Begin with the line containing "# ---- Assembly" and end with the line containing "for node in"; set down that block verbatim and nothing else.

RECORDS FOR THE EXERCISE ▸
_____

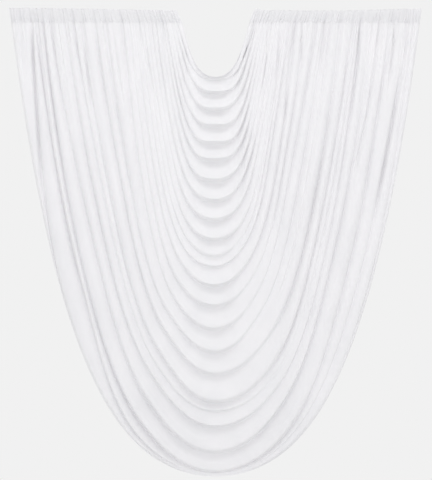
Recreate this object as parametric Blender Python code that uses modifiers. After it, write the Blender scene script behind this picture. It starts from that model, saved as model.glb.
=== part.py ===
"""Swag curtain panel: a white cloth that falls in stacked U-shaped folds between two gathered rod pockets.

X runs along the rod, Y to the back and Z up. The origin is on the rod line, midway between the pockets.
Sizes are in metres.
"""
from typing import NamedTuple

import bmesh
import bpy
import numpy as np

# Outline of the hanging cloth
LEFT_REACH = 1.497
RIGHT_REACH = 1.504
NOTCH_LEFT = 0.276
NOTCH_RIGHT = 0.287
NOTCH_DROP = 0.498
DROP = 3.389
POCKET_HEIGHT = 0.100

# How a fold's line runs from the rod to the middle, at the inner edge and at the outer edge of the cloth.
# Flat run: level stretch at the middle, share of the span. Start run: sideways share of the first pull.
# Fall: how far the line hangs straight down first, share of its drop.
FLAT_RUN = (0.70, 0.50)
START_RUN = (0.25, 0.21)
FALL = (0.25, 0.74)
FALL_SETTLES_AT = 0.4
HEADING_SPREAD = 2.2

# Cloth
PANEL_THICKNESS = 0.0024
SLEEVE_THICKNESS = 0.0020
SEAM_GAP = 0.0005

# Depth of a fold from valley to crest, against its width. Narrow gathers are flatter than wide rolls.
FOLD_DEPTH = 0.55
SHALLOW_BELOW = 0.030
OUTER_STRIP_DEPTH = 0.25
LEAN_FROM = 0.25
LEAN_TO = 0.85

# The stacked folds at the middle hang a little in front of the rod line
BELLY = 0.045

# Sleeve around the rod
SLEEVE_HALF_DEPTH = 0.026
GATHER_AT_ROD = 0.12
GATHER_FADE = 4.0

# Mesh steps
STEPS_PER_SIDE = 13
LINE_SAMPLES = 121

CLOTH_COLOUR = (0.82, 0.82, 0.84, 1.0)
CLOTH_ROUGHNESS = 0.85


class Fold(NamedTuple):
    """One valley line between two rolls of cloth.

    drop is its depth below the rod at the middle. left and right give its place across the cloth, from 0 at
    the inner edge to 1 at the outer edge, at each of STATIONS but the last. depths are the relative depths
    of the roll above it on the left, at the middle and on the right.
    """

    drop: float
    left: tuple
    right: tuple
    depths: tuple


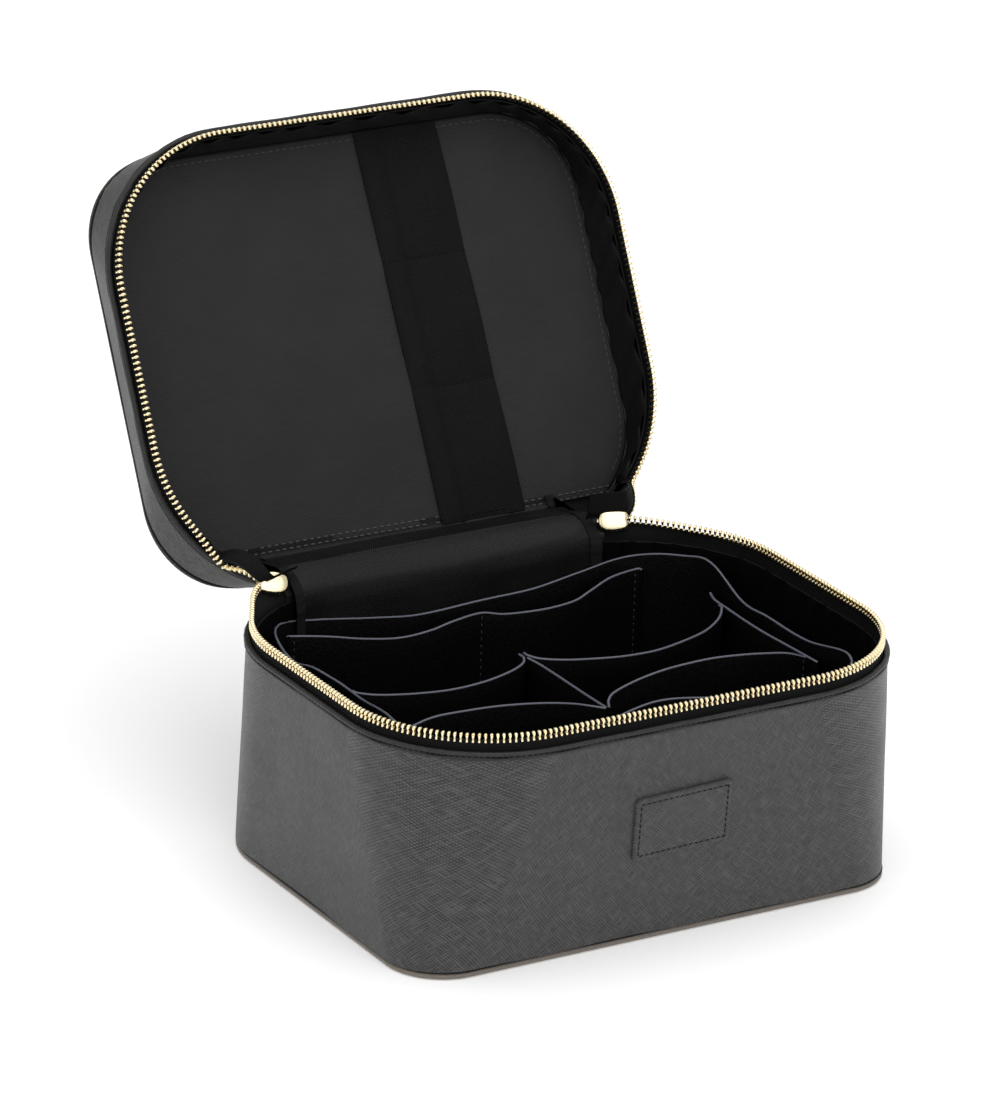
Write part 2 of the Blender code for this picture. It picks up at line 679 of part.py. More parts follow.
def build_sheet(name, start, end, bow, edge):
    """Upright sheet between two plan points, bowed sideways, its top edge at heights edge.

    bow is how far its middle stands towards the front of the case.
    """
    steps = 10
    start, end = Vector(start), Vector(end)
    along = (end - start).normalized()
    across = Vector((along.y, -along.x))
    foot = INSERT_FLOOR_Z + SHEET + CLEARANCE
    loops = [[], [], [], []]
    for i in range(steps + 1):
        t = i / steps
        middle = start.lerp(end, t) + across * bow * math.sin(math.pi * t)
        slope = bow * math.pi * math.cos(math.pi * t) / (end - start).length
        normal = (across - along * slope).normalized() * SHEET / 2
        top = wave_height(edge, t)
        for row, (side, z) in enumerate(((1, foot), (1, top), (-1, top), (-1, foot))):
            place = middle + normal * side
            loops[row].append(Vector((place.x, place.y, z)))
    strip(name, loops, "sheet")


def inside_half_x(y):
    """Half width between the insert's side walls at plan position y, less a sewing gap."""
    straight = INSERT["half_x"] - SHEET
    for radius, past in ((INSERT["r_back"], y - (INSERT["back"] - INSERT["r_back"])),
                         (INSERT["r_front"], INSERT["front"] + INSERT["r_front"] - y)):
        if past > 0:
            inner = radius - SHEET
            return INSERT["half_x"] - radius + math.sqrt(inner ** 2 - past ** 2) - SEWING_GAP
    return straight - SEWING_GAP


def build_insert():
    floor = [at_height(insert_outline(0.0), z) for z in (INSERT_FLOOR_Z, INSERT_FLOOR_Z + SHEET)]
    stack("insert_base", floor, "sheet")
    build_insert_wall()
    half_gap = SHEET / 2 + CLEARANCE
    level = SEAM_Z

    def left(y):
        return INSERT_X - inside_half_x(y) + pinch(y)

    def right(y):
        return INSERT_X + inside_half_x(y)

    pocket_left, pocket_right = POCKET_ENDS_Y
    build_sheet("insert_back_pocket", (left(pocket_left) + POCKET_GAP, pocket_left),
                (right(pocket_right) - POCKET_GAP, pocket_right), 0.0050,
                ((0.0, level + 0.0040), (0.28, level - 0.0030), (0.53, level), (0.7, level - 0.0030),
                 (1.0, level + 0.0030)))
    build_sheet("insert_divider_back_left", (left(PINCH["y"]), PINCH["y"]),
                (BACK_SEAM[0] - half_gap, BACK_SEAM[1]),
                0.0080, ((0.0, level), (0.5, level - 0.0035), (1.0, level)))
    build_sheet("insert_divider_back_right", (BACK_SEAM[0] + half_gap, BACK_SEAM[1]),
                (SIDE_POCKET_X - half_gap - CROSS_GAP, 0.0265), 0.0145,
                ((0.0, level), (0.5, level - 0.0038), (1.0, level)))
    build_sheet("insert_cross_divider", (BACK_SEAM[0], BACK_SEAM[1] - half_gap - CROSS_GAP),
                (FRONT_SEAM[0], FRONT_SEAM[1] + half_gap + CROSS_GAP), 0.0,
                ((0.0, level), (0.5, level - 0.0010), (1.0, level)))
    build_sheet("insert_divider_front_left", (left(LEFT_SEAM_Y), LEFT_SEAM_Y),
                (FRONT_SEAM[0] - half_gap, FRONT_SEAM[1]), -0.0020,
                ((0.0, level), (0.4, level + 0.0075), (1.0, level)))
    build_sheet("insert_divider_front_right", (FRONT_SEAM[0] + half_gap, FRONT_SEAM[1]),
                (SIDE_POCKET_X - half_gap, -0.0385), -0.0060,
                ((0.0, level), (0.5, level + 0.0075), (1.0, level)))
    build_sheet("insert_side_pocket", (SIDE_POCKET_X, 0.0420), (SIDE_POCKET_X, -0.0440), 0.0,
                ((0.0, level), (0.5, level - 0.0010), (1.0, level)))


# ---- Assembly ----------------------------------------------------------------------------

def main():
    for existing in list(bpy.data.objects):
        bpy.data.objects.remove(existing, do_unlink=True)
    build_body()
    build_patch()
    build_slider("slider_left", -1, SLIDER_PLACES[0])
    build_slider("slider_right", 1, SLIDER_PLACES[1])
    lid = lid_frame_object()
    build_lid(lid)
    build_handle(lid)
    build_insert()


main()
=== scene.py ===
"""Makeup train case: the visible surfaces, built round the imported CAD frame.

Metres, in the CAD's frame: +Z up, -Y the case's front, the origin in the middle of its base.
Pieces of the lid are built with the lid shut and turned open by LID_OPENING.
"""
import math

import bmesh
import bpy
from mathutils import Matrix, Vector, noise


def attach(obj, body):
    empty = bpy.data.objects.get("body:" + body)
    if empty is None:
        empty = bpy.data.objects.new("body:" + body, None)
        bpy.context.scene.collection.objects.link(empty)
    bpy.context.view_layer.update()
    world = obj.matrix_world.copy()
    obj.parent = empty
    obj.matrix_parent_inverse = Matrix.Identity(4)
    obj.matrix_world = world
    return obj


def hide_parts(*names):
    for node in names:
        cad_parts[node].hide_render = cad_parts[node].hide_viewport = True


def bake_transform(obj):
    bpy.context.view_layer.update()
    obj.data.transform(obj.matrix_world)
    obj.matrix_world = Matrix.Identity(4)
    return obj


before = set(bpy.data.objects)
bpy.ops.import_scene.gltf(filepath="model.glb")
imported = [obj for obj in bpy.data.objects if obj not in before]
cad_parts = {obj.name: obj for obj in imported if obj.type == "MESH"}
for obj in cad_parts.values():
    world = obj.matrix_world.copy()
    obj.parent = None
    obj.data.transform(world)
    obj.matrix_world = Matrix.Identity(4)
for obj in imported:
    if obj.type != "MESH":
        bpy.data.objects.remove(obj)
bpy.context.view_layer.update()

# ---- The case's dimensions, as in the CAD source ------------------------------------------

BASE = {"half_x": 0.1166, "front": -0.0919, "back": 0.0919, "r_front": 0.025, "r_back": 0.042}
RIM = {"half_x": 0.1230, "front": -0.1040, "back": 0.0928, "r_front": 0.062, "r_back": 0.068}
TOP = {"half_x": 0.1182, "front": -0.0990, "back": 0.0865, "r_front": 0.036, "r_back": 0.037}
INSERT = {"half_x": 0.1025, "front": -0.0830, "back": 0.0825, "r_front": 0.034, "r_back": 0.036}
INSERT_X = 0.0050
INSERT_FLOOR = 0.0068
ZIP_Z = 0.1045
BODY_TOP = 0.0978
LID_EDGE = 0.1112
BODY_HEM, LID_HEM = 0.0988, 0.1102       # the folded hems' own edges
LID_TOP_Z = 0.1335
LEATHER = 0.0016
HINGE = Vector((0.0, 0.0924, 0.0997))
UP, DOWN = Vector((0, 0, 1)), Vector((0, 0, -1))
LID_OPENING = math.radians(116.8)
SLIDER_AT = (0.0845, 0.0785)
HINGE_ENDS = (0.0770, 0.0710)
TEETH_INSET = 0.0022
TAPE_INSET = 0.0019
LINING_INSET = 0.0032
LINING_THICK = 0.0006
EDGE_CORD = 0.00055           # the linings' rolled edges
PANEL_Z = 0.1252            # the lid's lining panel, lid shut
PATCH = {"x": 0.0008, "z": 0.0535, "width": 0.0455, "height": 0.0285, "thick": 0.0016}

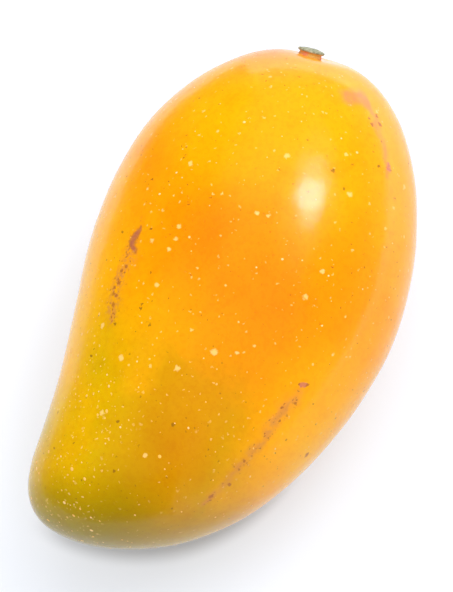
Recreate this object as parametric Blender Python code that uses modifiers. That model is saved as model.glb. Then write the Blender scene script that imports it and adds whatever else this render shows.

_____

PROBLEM SOLUTION ▸
# ---- Assembly ----------------------------------------------------------------------------

def main():
    for existing in list(bpy.data.objects):
        bpy.data.objects.remove(existing, do_unlink=True)
    build_body()
    build_patch()
    build_slider("slider_left", -1, SLIDER_PLACES[0])
    build_slider("slider_right", 1, SLIDER_PLACES[1])
    lid = lid_frame_object()
    build_lid(lid)
    build_handle(lid)
    build_insert()


main()
=== scene.py ===
"""Makeup train case: the visible surfaces, built round the imported CAD frame.

Metres, in the CAD's frame: +Z up, -Y the case's front, the origin in the middle of its base.
Pieces of the lid are built with the lid shut and turned open by LID_OPENING.
"""
import math

import bmesh
import bpy
from mathutils import Matrix, Vector, noise


def attach(obj, body):
    empty = bpy.data.objects.get("body:" + body)
    if empty is None:
        empty = bpy.data.objects.new("body:" + body, None)
        bpy.context.scene.collection.objects.link(empty)
    bpy.context.view_layer.update()
    world = obj.matrix_world.copy()
    obj.parent = empty
    obj.matrix_parent_inverse = Matrix.Identity(4)
    obj.matrix_world = world
    return obj


def hide_parts(*names):
    for node in names:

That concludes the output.